▶ [THE PROBLEM]
Copy down every line where the string "parts" shows up.

────────────────────

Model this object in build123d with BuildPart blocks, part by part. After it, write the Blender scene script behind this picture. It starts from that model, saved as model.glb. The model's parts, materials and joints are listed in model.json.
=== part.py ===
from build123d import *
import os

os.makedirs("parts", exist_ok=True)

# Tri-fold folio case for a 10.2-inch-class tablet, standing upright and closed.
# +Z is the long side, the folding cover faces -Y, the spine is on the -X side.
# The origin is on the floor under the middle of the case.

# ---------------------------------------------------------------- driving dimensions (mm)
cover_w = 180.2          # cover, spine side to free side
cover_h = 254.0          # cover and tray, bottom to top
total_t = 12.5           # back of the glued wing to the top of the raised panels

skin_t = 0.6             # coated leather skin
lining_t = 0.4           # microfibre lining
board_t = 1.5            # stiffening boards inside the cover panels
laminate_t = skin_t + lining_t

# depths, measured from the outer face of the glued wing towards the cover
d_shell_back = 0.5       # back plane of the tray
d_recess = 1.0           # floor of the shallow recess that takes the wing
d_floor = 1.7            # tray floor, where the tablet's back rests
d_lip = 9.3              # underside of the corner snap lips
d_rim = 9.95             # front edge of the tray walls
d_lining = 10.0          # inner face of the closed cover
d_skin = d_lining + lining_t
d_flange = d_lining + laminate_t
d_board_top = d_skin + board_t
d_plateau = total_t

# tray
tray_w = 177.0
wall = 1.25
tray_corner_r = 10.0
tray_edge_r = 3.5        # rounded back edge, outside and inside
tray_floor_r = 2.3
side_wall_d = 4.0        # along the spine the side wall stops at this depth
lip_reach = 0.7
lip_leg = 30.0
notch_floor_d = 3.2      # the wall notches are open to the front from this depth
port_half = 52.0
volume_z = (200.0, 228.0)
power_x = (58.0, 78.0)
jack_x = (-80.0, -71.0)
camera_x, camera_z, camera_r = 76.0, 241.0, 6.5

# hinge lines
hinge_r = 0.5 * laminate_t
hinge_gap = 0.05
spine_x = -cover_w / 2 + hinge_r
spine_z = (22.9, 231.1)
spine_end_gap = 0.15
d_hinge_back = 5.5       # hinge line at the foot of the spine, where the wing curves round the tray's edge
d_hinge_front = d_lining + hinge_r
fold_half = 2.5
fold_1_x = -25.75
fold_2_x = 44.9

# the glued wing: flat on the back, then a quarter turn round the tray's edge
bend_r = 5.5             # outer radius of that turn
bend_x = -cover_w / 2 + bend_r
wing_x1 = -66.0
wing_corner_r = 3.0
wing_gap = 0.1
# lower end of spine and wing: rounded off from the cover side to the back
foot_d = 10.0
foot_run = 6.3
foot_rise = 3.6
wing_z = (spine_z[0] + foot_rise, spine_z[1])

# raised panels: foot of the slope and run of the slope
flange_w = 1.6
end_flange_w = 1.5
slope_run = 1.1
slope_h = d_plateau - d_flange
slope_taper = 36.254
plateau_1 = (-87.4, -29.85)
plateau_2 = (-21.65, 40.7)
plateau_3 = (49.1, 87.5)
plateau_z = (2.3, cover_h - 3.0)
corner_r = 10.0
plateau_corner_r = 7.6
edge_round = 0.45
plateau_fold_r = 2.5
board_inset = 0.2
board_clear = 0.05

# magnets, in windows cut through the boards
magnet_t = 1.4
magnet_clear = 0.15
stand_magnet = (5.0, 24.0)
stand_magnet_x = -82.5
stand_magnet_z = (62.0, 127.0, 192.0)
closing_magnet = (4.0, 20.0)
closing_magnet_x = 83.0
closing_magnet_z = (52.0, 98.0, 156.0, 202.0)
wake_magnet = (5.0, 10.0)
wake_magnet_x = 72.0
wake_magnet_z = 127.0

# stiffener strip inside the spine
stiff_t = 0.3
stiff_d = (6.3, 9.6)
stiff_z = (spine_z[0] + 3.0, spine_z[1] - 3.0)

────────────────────

▶ [COMPLETE RESPONSE]
Model this object in build123d with BuildPart blocks, part by part. After it, write the Blender scene script behind this picture. It starts from that model, saved as model.glb. The model's parts, materials and joints are listed in model.json.
os.makedirs("parts", exist_ok=True)